9. Are you receiving a lot of positive feedback from the market?
William: We have been to a number of trade shows in the past 15 months; A&A in Germany, H&S event at the NEC and Sustainability Health at Farnborough and every time we go out and show industry what we do, we get really positive responses
Our challenge is to create market awareness, to let others know what we are doing. Moving into marketing communications is our next project for the year ahead.
Another challenge is that we are slightly ahead of legislation. Legislation requires someone to take a sample once a year so we are trying to find organizations committed to the ongoing daily safety of their workforce and minimise exposure rather than just show compliance.
10. What are the most important aspects to you when building partnerships and working with Designers such as CDT?
William: Jon understands priorities and some of the compromises that are still required in business. He is very pragmatic. I always come out of a meeting with Jon wiser than when I went in. He is an ideas person but also quite practical, I enjoy working with him and he’s a nice person.
We are in startup mode, so we need to be flexible and work within the constraints of a tight budget, and he gets that, which is great.
11. It all sounds incredibly positive. Will you continue to work with Jon on anything else in the future?

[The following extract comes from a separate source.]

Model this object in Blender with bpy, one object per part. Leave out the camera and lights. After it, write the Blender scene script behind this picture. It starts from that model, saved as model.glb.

William: We will yes. The next three months will be full on working, but then it will be a little less intense as we take the product to market. But I am certain it will be an ongoing relationship with Jon. Product development never stops, there are always tweaks and there is always something to learn.
12. What advice would you give to others who are just starting out as a startup? What lessons have you learnt?
William: I would say be focused on the market and learning from lead customers. Also, you need to be enthusiastic and positive but also realistic about timescales since time is cash. Planning product development is important to keep the process efficient but also flexing from the plan as and when opportunities arise. Finally, have fun!